Cependant, si la conscience créole est plus ancienne aux Antilles, l’influence nord-américaine apparaît comme un défi à relever. Ne pas laisser l’exogène prendre le pas sur une culture évolutive et dynamique. La créolité se crée encore. Elle s’anime toujours. Parce qu’elle est ouverture. Néanmoins, le risque serait de ne pas la protéger.

Si le défi antillais serait de résister à l’influence d’un modèle occidentalisant, si ce n’est mondialisé, la gageure mauricienne est de parvenir à panser les plaies du passé pour avancer sur le chemin d’une créolité plus aboutie.

Avec vigueur, Dev Virahsawmy a souligné l’importance de notre langue nationale. Plus que de créole, il s’agit de morisien. Non pas un pidgin ou une langue bâtarde dérivée du français. C’est une langue à part entière. Une langue nationale que tous les Morisiens partagent. Un ciment de la société. L’écrivain et poète a étayé son propos en évoquant les résultats positifs du Prevokbek. L’utilisation du créole dès le plus jeune âge permet de mieux réussir, d’assimiler mieux les connaissances. Or, la dépréciation du créole handicape l’enfant. Pire, elle handicape toute une culture.

{{Prise de conscience}}

Avec franchise non dénuée d’un humour piquant, Dev Virahsawmy, a aussi appelé à une prise de conscience de la part des Afro-créoles. La catégorie de la population créole la plus nombreuse, mais la plus marginalisée. Africanité et créolité doivent se retrouver avant de poursuivre le chemin.

Pour certains, les aspects culturels africains portent le sceau de la honte et de l’infamie. Auto-mutilation identitaire. Le groupe créole est hétérogène et porte encore les stigmates des souffrances desquelles il est né. Pourtant, la créolité mauricienne ne peut faire fi des ces influences africaines. Il ne faut pas pour autant qu’elle soit folklorisée ou instrumentalisée.

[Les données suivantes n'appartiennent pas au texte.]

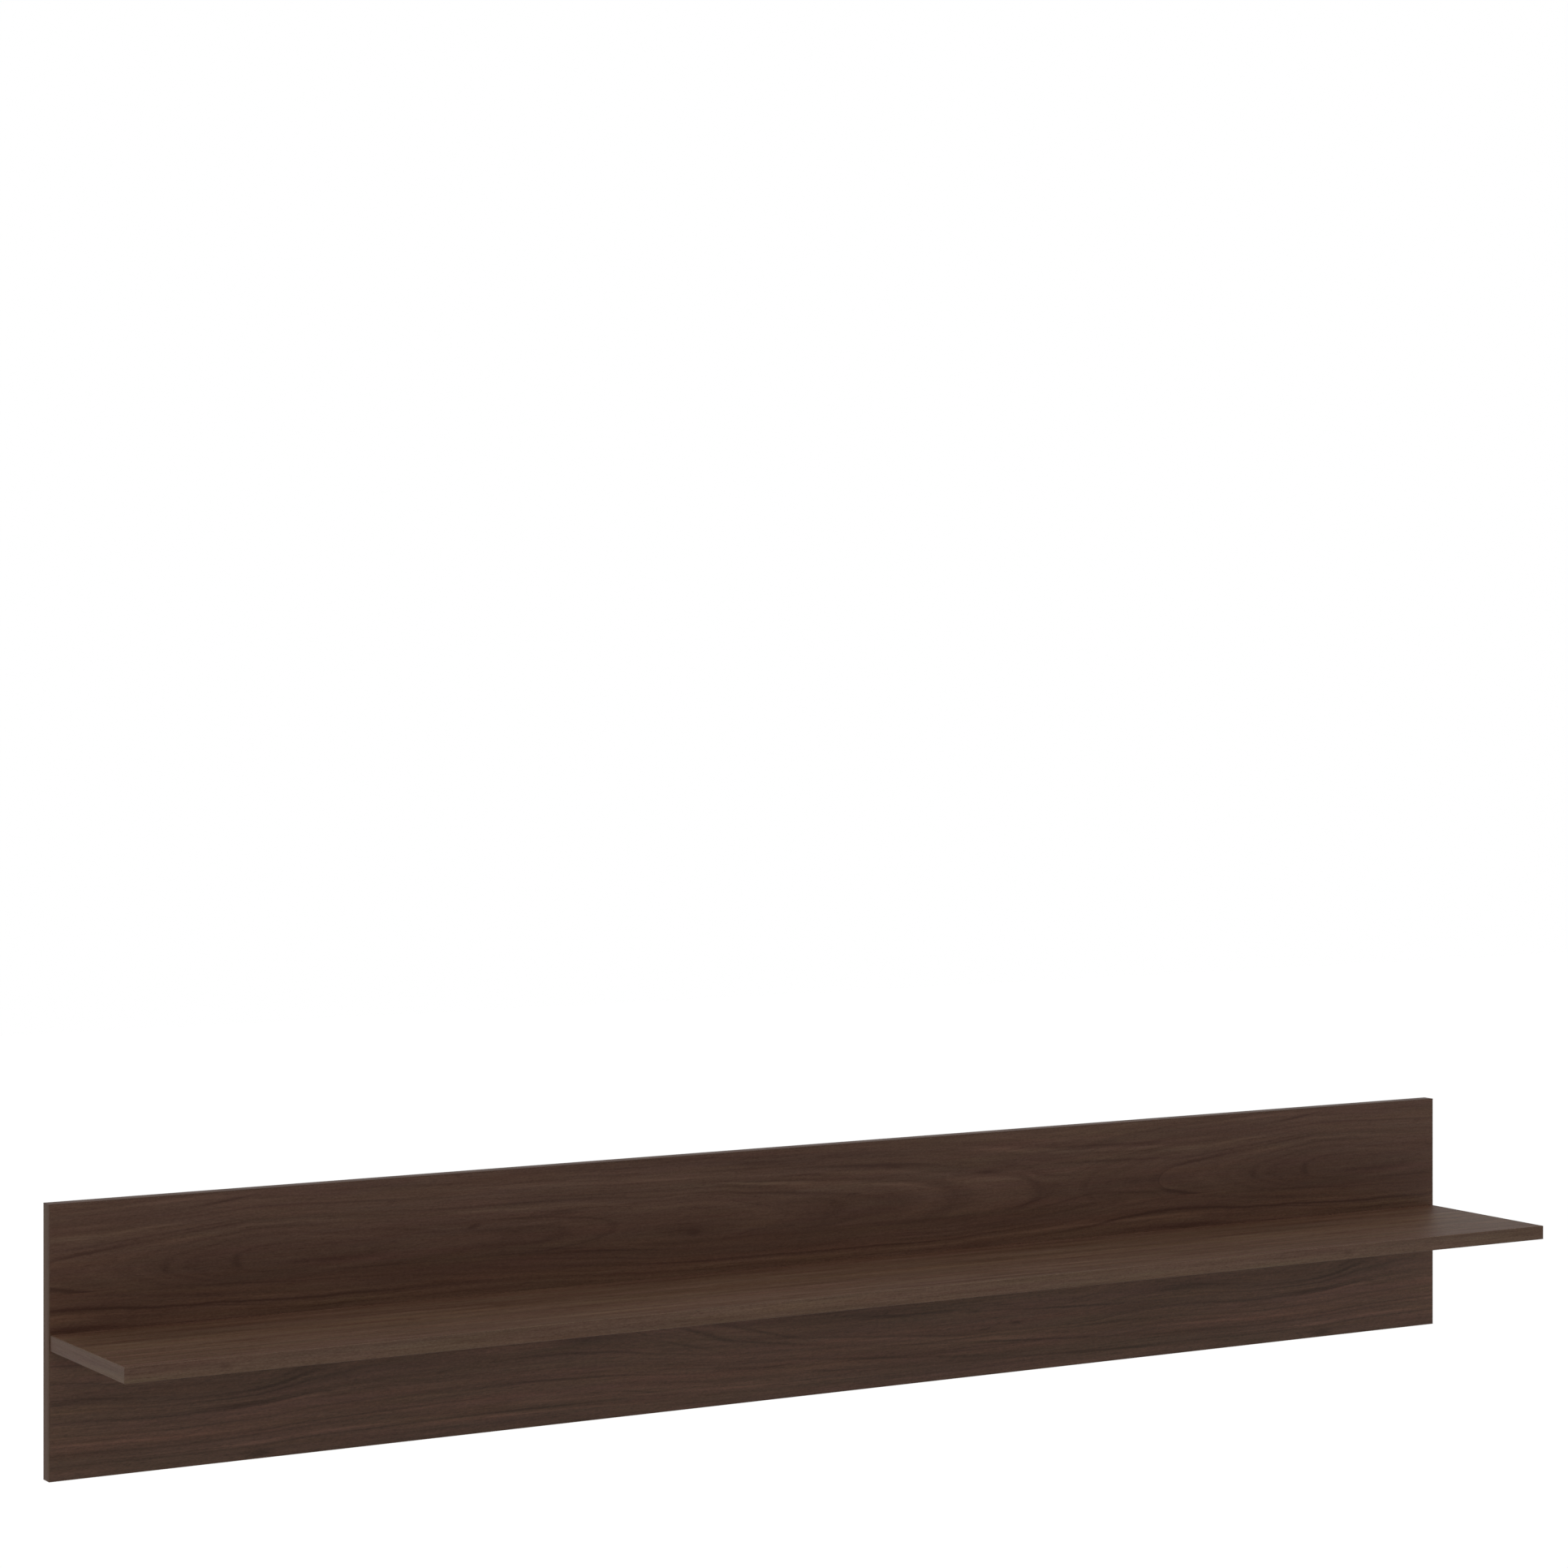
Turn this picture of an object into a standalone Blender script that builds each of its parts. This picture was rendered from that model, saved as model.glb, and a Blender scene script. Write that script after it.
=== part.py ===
"""Wall shelf: a back panel that hangs flat on the wall, and one shelf board that stands out from it.

Metres, +Z up. The origin is the middle of the back panel's rear face, which lies in the wall
plane y = 0. The shelf stands out towards -Y, and +X is on the right of a person who faces it.
"""

import math

import bmesh
import bpy

# Boards
PANEL_LENGTH = 1.800
PANEL_HEIGHT = 0.280
PANEL_THICKNESS = 0.016
SHELF_END_INSET = 0.0015
SHELF_DEPTH = 0.204
SHELF_THICKNESS = 0.016
SHELF_MIDDLE_ABOVE_BASE = 0.140

# Edge bands
BAND_THICKNESS = 0.001
BAND_ARRIS_RADIUS = 0.0005
BAND_ARRIS_STEPS = 2

# Screws that hold the shelf board to the back panel
CONNECTOR_COUNT = 6
CONNECTOR_FROM_SHELF_END = 0.060
CONNECTOR_LENGTH = 0.050
CONNECTOR_HEAD_DIAMETER = 0.010
CONNECTOR_HEAD_RIM = 0.0008
CONNECTOR_NECK_DIAMETER = 0.0064
CONNECTOR_NECK_LENGTH = 0.014
CONNECTOR_THREAD_DIAMETER = 0.007
CONNECTOR_TIP_DIAMETER = 0.0036
CONNECTOR_TIP_LENGTH = 0.004
CONNECTOR_SOCKET_WIDTH = 0.004
CONNECTOR_SOCKET_DEPTH = 0.003

# Dowels beside those screws
DOWEL_FROM_CONNECTOR = 0.032
DOWEL_DIAMETER = 0.008
DOWEL_LENGTH = 0.030
DOWEL_IN_PANEL = 0.010
DOWEL_CHAMFER = 0.001

# Keyhole hanger plates, let into the rear face
HANGER_COUNT = 4
HANGER_FROM_PANEL_END = 0.150
HANGER_BELOW_PANEL_TOP = 0.045
HANGER_LENGTH = 0.052
HANGER_WIDTH = 0.016
HANGER_THICKNESS = 0.002
HANGER_ENTRY_DIAMETER = 0.010
HANGER_ENTRY_BELOW_MIDDLE = 0.006
HANGER_SLOT_WIDTH = 0.005
HANGER_SLOT_TRAVEL = 0.014
HANGER_CAVITY_WIDTH = 0.013
HANGER_CAVITY_DEPTH = 0.009

# Screws of the hanger plates
HANGER_SCREW_SPACING = 0.040
HANGER_SCREW_LENGTH = 0.012
HANGER_SCREW_HEAD_DIAMETER = 0.006
HANGER_SCREW_HEAD_RIM = 0.0003
HANGER_SCREW_SHANK_DIAMETER = 0.003
HANGER_SCREW_TIP_DIAMETER = 0.0006
HANGER_SCREW_TIP_LENGTH = 0.003
HANGER_SCREW_RECESS_SPAN = 0.0034
HANGER_SCREW_RECESS_WIDTH = 0.0009
HANGER_SCREW_RECESS_DEPTH = 0.0013

# Clearance round every piece that seats on, or in, another
CLEARANCE = 0.0003
# How far a cutter reaches out of the face that it opens
CUTTER_OVERRUN = 0.002

# Sides of a turned piece and of a rounded outline
TURNED_SIDES = 24
SMALL_TURNED_SIDES = 16
HALF_CIRCLE_STEPS = 10
# Angle above which an edge of a turned piece stays sharp
SHARP_ANGLE = math.radians(30)

SHELF_LENGTH = PANEL_LENGTH - 2 * SHELF_END_INSET
SHELF_MIDDLE = SHELF_MIDDLE_ABOVE_BASE - PANEL_HEIGHT / 2
HANGER_MIDDLE = PANEL_HEIGHT / 2 - HANGER_BELOW_PANEL_TOP
DOWEL_START = PANEL_THICKNESS - DOWEL_IN_PANEL


def clear_scene():
    for thing in list(bpy.data.objects):
        bpy.data.objects.remove(thing)


def make_material(name, colour, roughness, metallic=0.0):
    material = bpy.data.materials.new(name)
    material.use_nodes = True
    shader = material.node_tree.nodes["Principled BSDF"]
    shader.inputs["Base Color"].default_value = (*colour, 1.0)
    shader.inputs["Roughness"].default_value = roughness
    shader.inputs["Metallic"].default_value = metallic
    return material


def make_empty(name, rotation):
    empty = bpy.data.objects.new(name, None)
    empty.rotation_euler = rotation
    bpy.context.scene.collection.objects.link(empty)
    return empty


def make_object(name, shape, location=(0, 0, 0), parent=None, material=None):
    """Turns a bmesh into an object at its place and frees the bmesh."""
    mesh = bpy.data.meshes.new(name)
    shape.to_mesh(mesh)
    shape.free()
    if material:
        mesh.materials.append(material)
    thing = bpy.data.objects.new(name, mesh)
    thing.location = location
    thing.parent = parent
    bpy.context.scene.collection.objects.link(thing)
    return thing


def cut(target, cutters):
    """Takes every cutter out of the target with one exact Boolean."""
    group = bpy.data.collections.new(target.name + "_cuts")
    bpy.context.scene.collection.children.link(group)
    for cutter in cutters:
        group.objects.link(cutter)
        cutter.hide_render = True
        cutter.display_type = "WIRE"
    boolean = target.modifiers.new("cuts", "BOOLEAN")
    boolean.operation = "DIFFERENCE"
    boolean.solver = "EXACT"
    boolean.operand_type = "COLLECTION"
    boolean.collection = group


def block(length, depth, height):
    """A box round its own middle: length along X, depth along Y, height along Z."""
    shape = bmesh.new()
    bmesh.ops.create_cube(shape, size=1.0)
    bmesh.ops.scale(shape, vec=(length, depth, height), verts=shape.verts)
    return shape


def turned(profile, sides):
    """A solid turned about Z from (radius, depth) points that start and end on the axis."""
    shape = bmesh.new()
    points = [shape.verts.new((radius, 0, depth)) for radius, depth in profile]
    edges = [shape.edges.new(pair) for pair in zip(points, points[1:])]
    bmesh.ops.spin(
        shape,
        geom=points + edges,
        cent=(0, 0, 0),
        axis=(0, 0, 1),
        angle=math.tau,
        steps=sides,
        use_merge=True,
    )
    bmesh.ops.remove_doubles(shape, verts=shape.verts, dist=1e-6)
    bmesh.ops.recalc_face_normals(shape, faces=shape.faces)
    return shape


def shade_turned(thing):
    thing.data.shade_smooth()
    thing.data.set_sharp_from_angle(angle=SHARP_ANGLE)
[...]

La créolité à Maurice doit d’abord se trouver avant de s’ouvrir à ses îles-sœurs créoles. La grande famille créole, ou pan-créole pour reprendre Rodolf Etienne, est vivace. Maurice fait figure de benjamine. La place de la langue créole, la place du groupe créole, a fortiori du groupe afro-créole, doivent être, sinon revalorisés, au moins débattus. En somme, il s’agit de construction nationale. Aboutie, c’est une nation entièrement créolisée qui s’éveillera, résolument moderne parce que métisse.

Les Antilles ont de l’avance. Elles poursuivent la réflexion sur une identité qu’elles partagent avec nous et nos voisins de l’océan Indien. Maurice porte en elle l’ouverture si caractéristique de la créolité. «Le Créole est un être planétaire .» Seulement, cet être se perd parfois dans les méandres du multiculturalisme mauricien. Le pari est, bien sûr, celui de l’interculturel.

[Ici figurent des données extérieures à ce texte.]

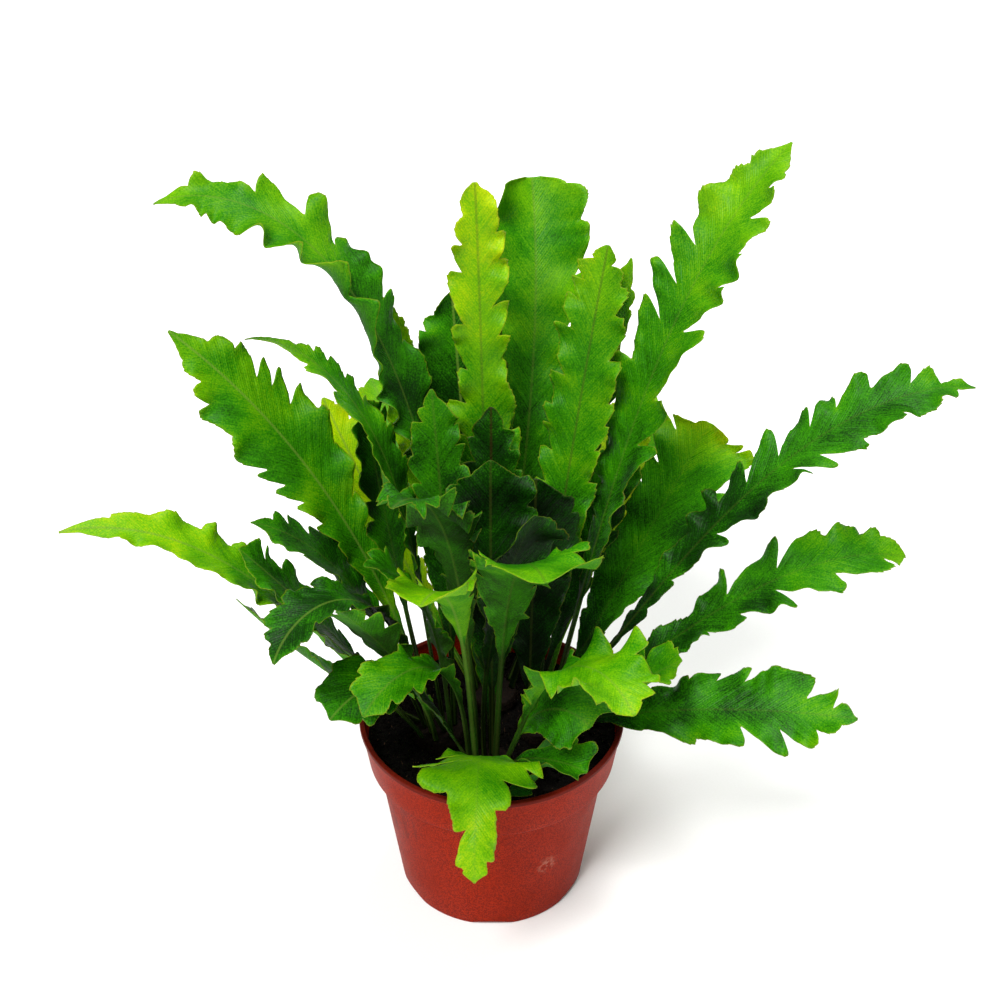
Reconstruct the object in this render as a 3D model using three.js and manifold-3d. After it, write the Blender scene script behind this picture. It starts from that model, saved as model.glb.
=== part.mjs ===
// A fern with lobed, wavy, undivided fronds, growing in a round plastic nursery pot.
// Millimetres, +Z up. The origin is the middle of the pot's underside, where it stands.

import * as THREE from 'three';
import { mergeVertices } from 'three/addons/utils/BufferGeometryUtils.js';
import Module from 'manifold-3d';

const wasm = await Module();
wasm.setup();

// the pot
const potHeight = 93;
const rimRadius = 60; // outside of the lip
const baseRadius = 42.5; // outside of the foot
const potWall = 1.5;
const lipHeight = 2.5;
const lipOverhang = 0.8; // how far the lip stands proud of the collar
const lipBevel = 0.6; // round its upper and lower edges
const collarHeight = 22;
const collarTaper = 3; // how much narrower the collar is at its lower edge
const shoulderStep = 4; // from the collar in to the body
const shoulderDrop = 2;
const footHeight = 2.4;
const footWidth = 4;
const footBevel = 1;
const padRadius = 12; // level pad in the middle of the underside
const drainHoleCount = 6;
const drainHoleRadius = 3.5;
const drainCircleRadius = 29;
const footNotchWidth = 22;
const footNotchHeight = 2.4;
const roundSteps = 40; // sides of every round piece of the pot and the soil
const holeSteps = 16;
const archSteps = 8;

// the soil and the four crowns that stand in it
const fitGap = 0.3; // between touching pieces
const soilBelowRim = 11;
const crownRadius = 12.5;
const crownTopRadius = 11;
const crownAboveSoil = 4;
const crownDepth = 10;
const crownFootInset = 2; // how much narrower a crown is at its foot than at the soil
const crownInset = 36; // from the rim to a crown's middle, on the pot's radius
const crownAngles = { left: 185, back: 90, right: 5, front: 265 };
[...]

Le processus est en marche. Les questions, aussi gênantes soient-elles, devront être posées. Le festival n’est pas que «jalsa ». La réflexion sur notre identité riche et plurielle reste fondamentale.

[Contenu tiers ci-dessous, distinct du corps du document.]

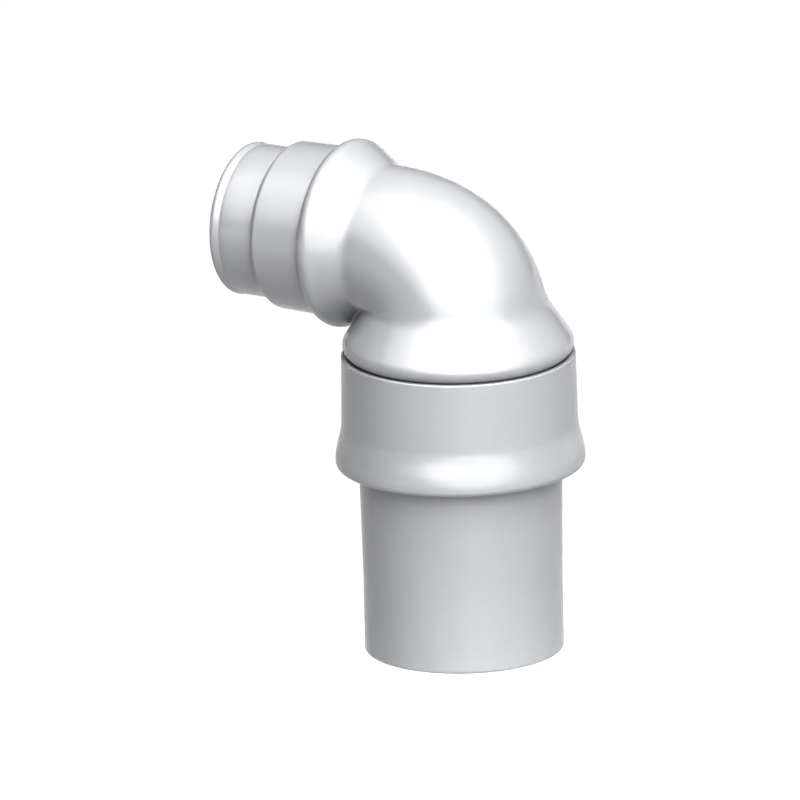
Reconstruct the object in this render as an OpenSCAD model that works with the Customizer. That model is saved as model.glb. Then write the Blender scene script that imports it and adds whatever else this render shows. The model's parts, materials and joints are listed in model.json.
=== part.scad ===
// Push-fit flue elbow: 80 mm outlet spigot, swivelling bend, 60 mm inlet adaptor.
// Millimetres, +Z up. The origin is the centre of the outlet spigot's open end.
// The outlet axis is Z. The inlet arm points along -X at the height arm_z.

/* [Outlet spigot] */
// Outer radius of the straight land at the open end
spigot_tip_r = 39.85; // [39.5:0.05:40]
// Height of the straight land
spigot_land = 30; // [10:1:50]
// Outer radius of the upper part, which slides in the collar
spigot_r = 40.7; // [40.5:0.05:40.7]
// Radius of the bore
spigot_bore_r = 37.5; // [37:0.1:37.6]
// Whole length of the spigot
spigot_len = 100; // [97:0.5:100]
// Height where the drafted lower part ends
spigot_draft_z = 76; // [60:1:76]

/* [Collar] */
// Height of the collar's mouth
mouth_z = 76.6; // [76.3:0.1:76.8]
// Height of the collar's top edge
seam_z = 122.6; // [122.4:0.1:122.7]
// Largest radius, at the bead round the mouth
bead_r = 50; // [49.4:0.1:50.6]
// Rounding of the bead's lower edge
bead_round = 2.1; // [1:0.1:2.8]
// Height of the straight band on the bead
bead_band = 0.9; // [0.4:0.1:1.4]
// Radius where the bead's flare runs into the wall
collar_foot_r = 47.4; // [47.1:0.1:47.8]
// Height where the bead's flare runs into the wall
collar_foot_z = 94.7; // [93:0.1:97]
// Radius at the top edge
collar_top_r = 46.95; // [46.7:0.05:47.2]

/* [Elbow] */
// Radius of the shoulder at its widest
shoulder_r = 46.4; // [46.2:0.1:46.6]
// Height of the shoulder's widest point
shoulder_z = 126.8; // [126.6:0.1:127]
// Rounding of the shoulder's lower edge
shoulder_round = 5; // [4.8:0.1:5.2]
// Slope of the shoulder's cone from the vertical
shoulder_slope = 34; // [33:0.5:35]
// Height of the inlet arm's axis
arm_z = 165.9; // [165.6:0.1:166.2]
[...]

{{Patricia Chatenay-Rivauday, {la créolité au féminin}}}

■ Très applaudie, l’intervention de la Guadeloupéene a été suivie avec intérêt par la salle de conférence pleine à craquer de l’hôtel «La Plantation». Prônant le féminin sans être féministe, Patricia Chatenay-Rivauday a su éviter l’écueil d’un discours cliché. En mettant la femme créole au centre de son propos. Lui redonnant sa place dans la mouvance créole. Celle d’un vecteur de la langue et de la culture, un vecteur qui accomplit sa tâche avec fierté. Les femmes ont un rôle d’importance dans ce combat. Défendre. Promouvoir. Assumer. Pour en tirer une fierté. Combattre pour la créolité. Etre fier d’être créole. Etre fier d’utiliser la langue créole. C’est en substance le message de la Guadeloupéenne, Patricia Chatenay-Rivauday. Les femmes participent grandement de l’éveil des jeunes générations. C’est en ce sens qu’elles ont un message à véhiculer. Une culture à transmettre. Décomplexée, sereine. Les terres créoles prennent conscience de leur richesse. Les contacts se renforcent. En cela, des réseaux, notamment de femmes défendant leur culture insulaire, doivent être mis en place.

Elle c’est aussi la «zoli madam» – le mot est du Premier ministre – assise à ses côtés à la table de la conférence. Exemple de la globalité de la créolité, Navin Ramgoolam devait faire sourire l’assistance en disant : «Moi monn koir li présidente kit organizasion. Mo pe koz ar li an kreol et li pe reponn moi an kreol mem, se apre enn bon moman ki monn al kone ki li sorti Guadeloupe.»